Mathematical modeling helps to predict drying rates based on variables such as temperature, pressure, and vial thickness. “Modeling can give you targets, but cannot give you dependable and actual final parameters for a well-designed cycle,” says Akers. Optimal drying cycles are based on actual experimentation. 

A design-space approach to experimentation that explores key process parameters may offer the best approach to scale-up, says Williams. Ultimately, scale-up is restricted by the performance capabilities of the manufacturing lyophilizer, which may not be able to reproduce the cooling rate that was experimentally determined as optimal with a pilot unit. “Therefore, it is important to develop a process that can be reproduced by the lyophilizers that will be used for final manufacturing,” says Williams.
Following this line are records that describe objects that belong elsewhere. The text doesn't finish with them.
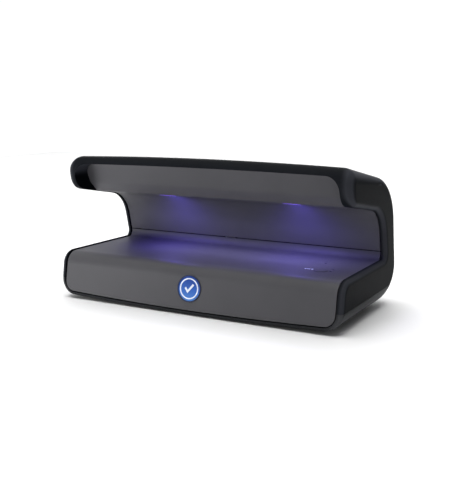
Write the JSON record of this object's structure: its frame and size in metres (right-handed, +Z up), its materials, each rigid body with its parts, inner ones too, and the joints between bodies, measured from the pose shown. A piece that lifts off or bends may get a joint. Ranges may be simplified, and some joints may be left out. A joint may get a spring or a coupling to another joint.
{
  "type": "counterfeit bill detector",
  "caption": "Desktop ultraviolet note checker: C-shaped casing over an open note bay, with a lit badge and a small push key.",
  "frame": {"origin": "on the table, under the middle of the detector's bounding box", "axes": "+X across the note bay, +Y to the rear, +Z up"},
  "size_m": [0.209, 0.1024, 0.0987],
  "materials": {
    "black_plastic": "satin, fine grain",
    "cover_plastic": "satin, fine grain",
    "grey_plastic": "satin, fine grain",
    "dark_bezel": "gloss",
    "blue_lens": "translucent, lit from behind",
    "white_print": "printed",
    "white_plastic": "moulded",
    "circuit_board": "solder mask",
    "black_plastic_part": "moulded",
    "clear_lens": "smoked",
    "aluminium_board": "white mask on aluminium",
    "led_ceramic": "ceramic with a clear dome",
    "bright_metal": "bright",
    "filter_glass": "dark violet filter",
    "ferrite": "ferrite",
    "can_metal": "sleeveless can",
    "socket_steel": "nickel plated",
    "ribbon_film": "flat flex",
    "screw_steel": "zinc plated",
    "foot_rubber": "matt rubber",
    "label_film": "blank film"
  },
  "bodies": {
    "housing": {"outer_shell": "black_plastic", "bottom_cover": "cover_plastic", "lower_panel": "grey_plastic", "upper_panel": "grey_plastic", "badge_ring": "dark_bezel", "badge_lens": "blue_lens", "badge_emblem": "white_print", "badge_light_box": "white_plastic", "badge_board": "circuit_board", "badge_led": "white_plastic", "key_switch": "black_plastic_part", "key_board": "circuit_board", "indicator_lenses": "clear_lens", "indicator_leds": "white_plastic", "ir_sensor": "black_plastic_part", "uv_board": "aluminium_board", "uv_leds": "led_ceramic", "uv_reflectors": "bright_metal", "uv_windows": "filter_glass", "main_board": "circuit_board", "chips": "black_plastic_part", "inductor": "ferrite", "capacitors": "can_metal", "connectors": "white_plastic", "key_connector": "white_plastic", "lamp_connector": "white_plastic", "power_socket": "socket_steel", "socket_tongue": "black_plastic_part", "canopy_ribbon": "ribbon_film", "badge_ribbon": "ribbon_film", "key_ribbon": "ribbon_film", "cover_screws": "screw_steel", "board_screws": "screw_steel", "key_board_screws": "screw_steel", "lamp_screws": "screw_steel", "rubber_feet": "foot_rubber", "rating_label": "label_film"},
    "key": {"mode_key": "grey_plastic", "key_plunger": "black_plastic_part"}
  },
  "joints": [
    {"name": "key_press", "type": "slide", "parent": "housing", "child": "key", "axis": [0, 0, -1], "range_m": [0, 0.0006], "stiffness_N_per_m": 600, "springref_m": -0.0003}
  ]
}
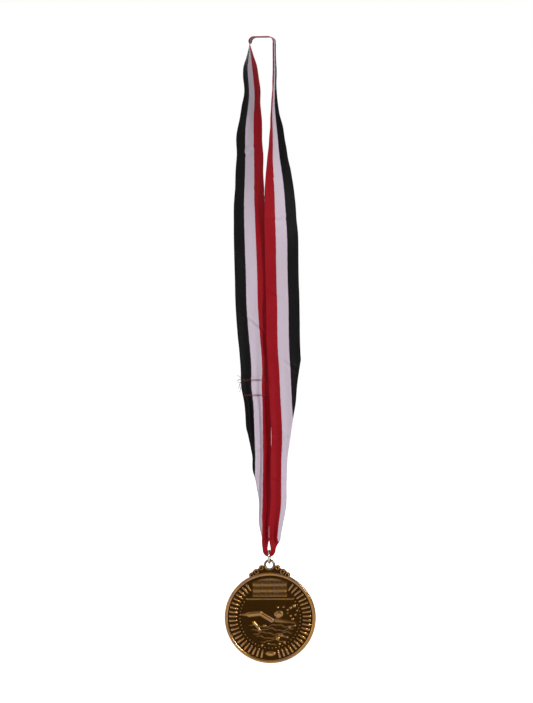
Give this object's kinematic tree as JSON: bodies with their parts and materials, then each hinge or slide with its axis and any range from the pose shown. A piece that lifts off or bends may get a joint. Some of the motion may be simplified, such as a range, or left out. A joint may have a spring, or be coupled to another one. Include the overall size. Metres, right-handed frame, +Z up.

Scientific understanding of the chemical, physical, and thermal aspects of lyophilization has improved over time, thus bringing manufacturers greater control over the process. This understanding, combined with mathematical modeling and practical experience, can help personnel predict and control the extent of supercooling. Today, it is easier for drugmakers to develop optimal lyophilization processes that yield uniform batches of safe biological drugs that have the desired characteristics.